Data for this exercise:
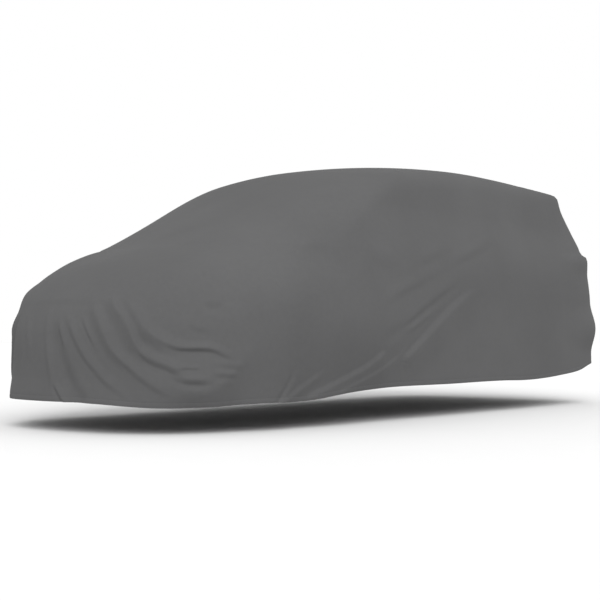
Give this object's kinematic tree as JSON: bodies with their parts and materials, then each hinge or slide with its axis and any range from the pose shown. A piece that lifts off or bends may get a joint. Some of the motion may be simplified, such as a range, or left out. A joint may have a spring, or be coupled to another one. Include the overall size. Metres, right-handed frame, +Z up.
{
  "type": "car cover",
  "caption": "Fitted grey cloth cover in the shape in which it drapes over a hatchback: hollow and open below, with swags at the front corners and long slanting pulls along its sides.",
  "frame": {"origin": "on the underside of the roof, at its highest point, where the cover is held", "axes": "+Z up; -Y towards the front of the cover; +X towards the side that the picture shows"},
  "size_m": [1.823, 4.2005, 1.4174],
  "materials": {
    "cover_cloth": "matte grey non-woven cloth, faintly mottled"
  },
  "bodies": {
    "root": {"cover": "cover_cloth"}
  },
  "joints": []
}
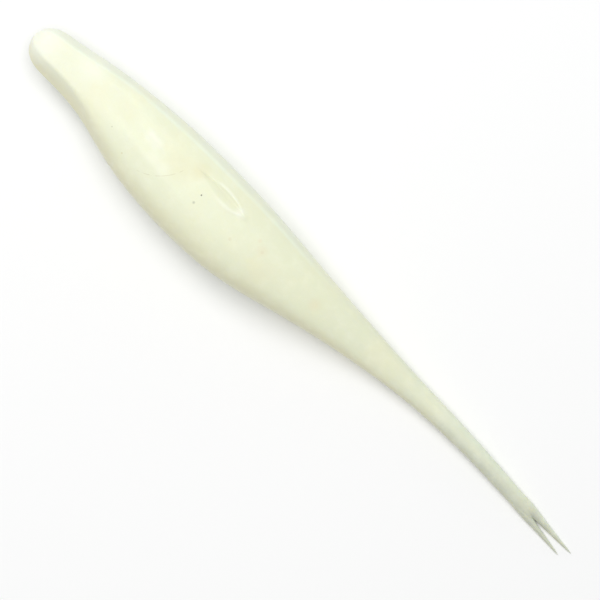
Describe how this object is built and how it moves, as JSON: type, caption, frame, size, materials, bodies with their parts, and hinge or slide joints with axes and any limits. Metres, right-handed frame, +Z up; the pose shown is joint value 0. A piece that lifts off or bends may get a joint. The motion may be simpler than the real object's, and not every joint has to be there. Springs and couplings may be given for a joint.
{
  "type": "soft plastic fishing lure",
  "caption": "Creamy white soft plastic bait: plump body with a blunt nose and a hook slot, and a slender tail that bends along its length and splits into pointed prongs.",
  "frame": {"origin": "on the surface that the bait lies on, under the middle of its outline", "axes": "+X from the nose towards the tips of the prongs, +Y to the right side, +Z up through the face with the hook slot"},
  "size_m": [0.127, 0.0162, 0.0121],
  "materials": {
    "soft_plastic": "satin"
  },
  "bodies": {
    "body": {"body": "soft_plastic"},
    "tail_root": {"tail_root": "soft_plastic"},
    "tail_middle": {"tail_middle": "soft_plastic"},
    "fork_base": {"fork_base": "soft_plastic"},
    "right_prong": {"right_prong": "soft_plastic"},
    "left_prong": {"left_prong": "soft_plastic"}
  },
  "joints": [
    {"name": "tail_root_bend", "type": "hinge", "parent": "body", "child": "tail_root", "pos_m": [0.0085, 0.00104, 0.0034], "axis": [0, 0, 1], "range_deg": [-30, 30], "stiffness_Nm_per_rad": 0.0022},
    {"name": "tail_middle_bend", "type": "hinge", "parent": "tail_root", "child": "tail_middle", "pos_m": [0.0245, 0.00148, 0.0019], "axis": [0, 0, 1], "range_deg": [-30, 30], "stiffness_Nm_per_rad": 0.00022},
    {"name": "fork_base_bend", "type": "hinge", "parent": "tail_middle", "child": "fork_base", "pos_m": [0.0395, 0.0011, 0.0014], "axis": [0, 0, 1], "range_deg": [-30, 30], "stiffness_Nm_per_rad": 0.000064},
    {"name": "right_prong_bend", "type": "hinge", "parent": "fork_base", "child": "right_prong", "pos_m": [0.0567, 0.00031, 0.0006], "axis": [0, 0, 1], "range_deg": [-5, 25], "stiffness_Nm_per_rad": 0.000003},
    {"name": "left_prong_bend", "type": "hinge", "parent": "fork_base", "child": "left_prong", "pos_m": [0.0567, -0.00119, 0.0006], "axis": [0, 0, 1], "range_deg": [-25, 5], "stiffness_Nm_per_rad": 0.000002}
  ]
}
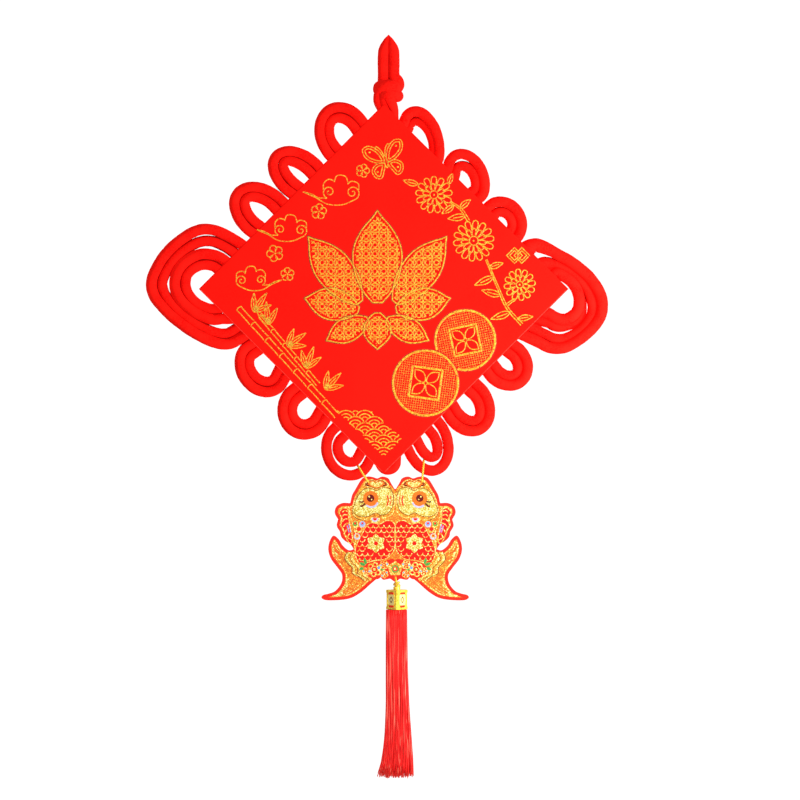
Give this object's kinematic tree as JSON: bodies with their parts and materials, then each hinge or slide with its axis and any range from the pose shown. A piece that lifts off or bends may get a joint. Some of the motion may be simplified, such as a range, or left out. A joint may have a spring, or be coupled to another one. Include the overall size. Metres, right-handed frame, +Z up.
{
  "type": "knotted wall hanging with a square board, a pair of fish and a tassel",
  "caption": "Hanging ornament tied in doubled red plush cord round a square velvet board, with a pair of fish and a yarn tassel below.",
  "frame": {"origin": "Inside top of the hanging loop, where a nail or hook carries the ornament.", "axes": "+Z up along the hanging direction, the decorated front faces -Y, +X to the right seen from the front."},
  "size_m": [0.4438, 0.0307, 0.7156],
  "materials": {
    "plush_cord": "short red plush pile over a round cord, matte",
    "velvet_board": "red flocked velvet over board, with gold glitter lines",
    "gold_thread": "twisted metallic gold thread",
    "glitter_card": "printed board with gold glitter and a red border",
    "gilt_cap": "moulded plastic with a bright gold coat",
    "yarn": "loose red rayon yarn with a soft sheen"
  },
  "bodies": {
    "root": {"board": "velvet_board", "knot_body": "plush_cord", "ear_A_outer": "plush_cord", "ear_A_inner": "plush_cord", "ear_B_outer": "plush_cord", "ear_B_inner": "plush_cord", "ear_C_outer": "plush_cord", "ear_C_inner": "plush_cord", "ear_D_outer": "plush_cord", "ear_D_inner": "plush_cord", "ear_E_outer": "plush_cord", "ear_E_inner": "plush_cord", "ear_F_outer": "plush_cord", "ear_F_inner": "plush_cord", "ear_G_outer": "plush_cord", "ear_G_inner": "plush_cord", "ear_H_outer": "plush_cord", "ear_H_inner": "plush_cord", "ear_I_outer": "plush_cord", "ear_I_inner": "plush_cord", "ear_J_outer": "plush_cord", "ear_J_inner": "plush_cord", "ear_K_outer": "plush_cord", "ear_K_inner": "plush_cord", "ear_L_outer": "plush_cord", "ear_L_inner": "plush_cord", "wing_left_1": "plush_cord", "wing_left_2": "plush_cord", "wing_left_3": "plush_cord", "wing_left_4": "plush_cord", "wing_right_1": "plush_cord", "wing_right_2": "plush_cord", "wing_right_3": "plush_cord", "wing_right_4": "plush_cord", "hang_loop": "plush_cord", "top_knot": "plush_cord", "bottom_bend": "plush_cord", "string_left": "gold_thread", "string_right": "gold_thread", "fish_pair": "glitter_card", "tassel_string": "gold_thread", "tassel_cap": "gilt_cap", "tassel": "yarn"}
  },
  "joints": []
}
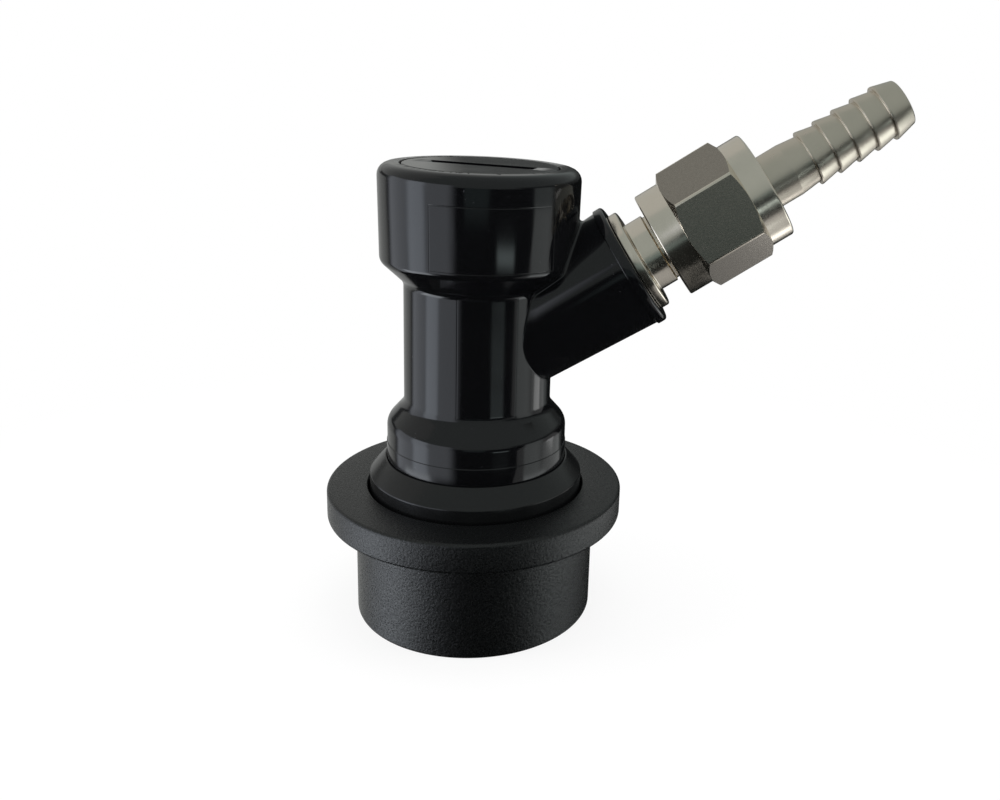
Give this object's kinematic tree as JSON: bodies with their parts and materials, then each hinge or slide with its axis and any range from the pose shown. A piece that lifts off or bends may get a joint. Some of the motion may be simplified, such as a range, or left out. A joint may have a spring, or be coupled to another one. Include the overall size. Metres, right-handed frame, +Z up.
{
  "type": "ball lock disconnect",
  "caption": "Quick disconnect with a sprung locking collar, ball lock socket, valve and threaded screw cap, and an angled arm that carries a swivel nut and hose barb.",
  "frame": {"origin": "centre of the collar's underside, on the axis of the keg post", "axes": "+Z up the body's axis, from the mouth to the cap; +X towards the side that the arm leans to; +Y by the right-hand rule"},
  "size_m": [0.0726, 0.0386, 0.0719],
  "materials": {
    "black_gloss": "moulded gloss",
    "black_satin": "moulded satin",
    "black_matte": "spark textured",
    "grey_plastic": "moulded",
    "white_nylon": "moulded",
    "seal_rubber": "matte",
    "spring_steel": "drawn wire",
    "ball_steel": "polished",
    "stainless": "turned"
  },
  "bodies": {
    "housing": {"body": "black_gloss", "spring_cup": "black_satin", "retaining_ring": "spring_steel", "flare_fitting": "stainless", "fitting_seal": "seal_rubber", "collar_spring": "spring_steel", "valve_spring": "spring_steel"},
    "collar": {"lock_collar": "black_matte"},
    "lock_ball_1": {"ball_1": "ball_steel"},
    "lock_ball_2": {"ball_2": "ball_steel"},
    "lock_ball_3": {"ball_3": "ball_steel"},
    "valve": {"valve_pin": "grey_plastic", "valve_seal": "seal_rubber"},
    "cap_ring": {"cap_seal": "seal_rubber"},
    "cap": {"top_cap": "black_gloss"},
    "washer": {"flare_washer": "white_nylon"},
    "nut": {"swivel_nut": "stainless"},
    "tail": {"barb_tail": "stainless"}
  },
  "joints": [
    {"name": "collar_lift", "type": "slide", "parent": "housing", "child": "collar", "axis": [0, 0, 1], "range_m": [0, 0.004], "stiffness_N_per_m": 1600, "springref_m": -0.004, "deforming": ["collar_spring"]},
    {"name": "valve_open", "type": "slide", "parent": "housing", "child": "valve", "axis": [0, 0, 1], "range_m": [0, 0.003], "stiffness_N_per_m": 600, "springref_m": -0.005, "deforming": ["valve_spring"]},
    {"name": "ball_1_release", "type": "slide", "parent": "housing", "child": "lock_ball_1", "axis": [-1, 0, 0], "range_m": [0, 0.00091]},
    {"name": "ball_2_release", "type": "slide", "parent": "housing", "child": "lock_ball_2", "axis": [0.5, -0.866, 0], "range_m": [0, 0.00091]},
    {"name": "ball_3_release", "type": "slide", "parent": "housing", "child": "lock_ball_3", "axis": [0.5, 0.866, 0], "range_m": [0, 0.00091]},
    {"name": "cap_rise", "type": "slide", "parent": "housing", "child": "cap_ring", "axis": [0, 0, 1], "range_m": [0, 0.007]},
    {"name": "cap_unscrew", "type": "hinge", "parent": "cap_ring", "child": "cap", "pos_m": [0, 0, 0.0573], "axis": [0, 0, 1], "range_deg": [0, 1440]},
    {"name": "nut_travel", "type": "slide", "parent": "housing", "child": "washer", "axis": [0.829, 0, 0.5592], "range_m": [0, 0.00635]},
    {"name": "nut_unscrew", "type": "hinge", "parent": "washer", "child": "nut", "pos_m": [0.02902, 0, 0.05417], "axis": [0.829, 0, 0.5592], "range_deg": [0, 1800]},
    {"name": "tail_swivel", "type": "hinge", "parent": "washer", "child": "tail", "pos_m": [0.03731, 0, 0.05976], "axis": [0.829, 0, 0.5592], "continuous": true}
  ],
  "couplings": [
    {"joint": "ball_1_release", "follows": "collar_lift", "ratio": 0.2275},
    {"joint": "ball_2_release", "follows": "collar_lift", "ratio": 0.2275},
    {"joint": "ball_3_release", "follows": "collar_lift", "ratio": 0.2275},
    {"joint": "cap_rise", "follows": "cap_unscrew", "m_per_rad": 0.0002785},
    {"joint": "nut_travel", "follows": "nut_unscrew", "m_per_rad": 0.0002021}
  ]
}
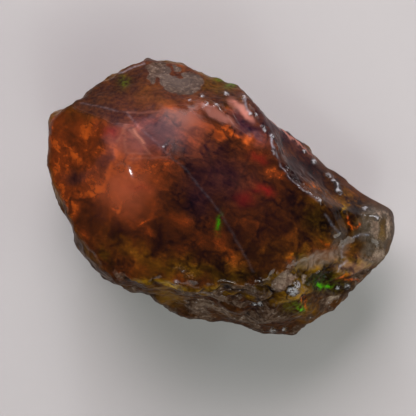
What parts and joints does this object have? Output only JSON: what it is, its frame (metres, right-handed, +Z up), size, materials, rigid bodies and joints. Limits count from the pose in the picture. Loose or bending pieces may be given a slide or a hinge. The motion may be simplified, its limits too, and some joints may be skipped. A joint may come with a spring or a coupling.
{
  "type": "rough opal",
  "caption": "Rough Ethiopian opal, one natural stone with a glassy window on top and host-rock crust along its lower side, lying on a flat break.",
  "frame": {"origin": "on the surface that the stone lies on, at the middle of its plan", "axes": "+X along the stone towards its crusted nose, +Y across it towards the frosted bevel, +Z up out of the glassy window"},
  "size_m": [0.053, 0.034, 0.023],
  "materials": {
    "opal": "glossy, translucent amber brown, with matt grey-brown host rock where the crust is left"
  },
  "bodies": {
    "root": {"rough_opal": "opal"}
  },
  "joints": []
}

The problem: Everything from the line containing "What parts and" through the final line of the listing, inclusive, must be reproduced exactly; leave out the rest.

Finished answer:
What parts and joints does this object have? Output only JSON: what it is, its frame (metres, right-handed, +Z up), size, materials, rigid bodies and joints. Limits count from the pose in the picture. Loose or bending pieces may be given a slide or a hinge. The motion may be simplified, its limits too, and some joints may be skipped. A joint may come with a spring or a coupling.
{
  "type": "rough opal",
  "caption": "Rough Ethiopian opal, one natural stone with a glassy window on top and host-rock crust along its lower side, lying on a flat break.",
  "frame": {"origin": "on the surface that the stone lies on, at the middle of its plan", "axes": "+X along the stone towards its crusted nose, +Y across it towards the frosted bevel, +Z up out of the glassy window"},
  "size_m": [0.053, 0.034, 0.023],
  "materials": {
    "opal": "glossy, translucent amber brown, with matt grey-brown host rock where the crust is left"
  },
  "bodies": {
    "root": {"rough_opal": "opal"}
  },
  "joints": []
}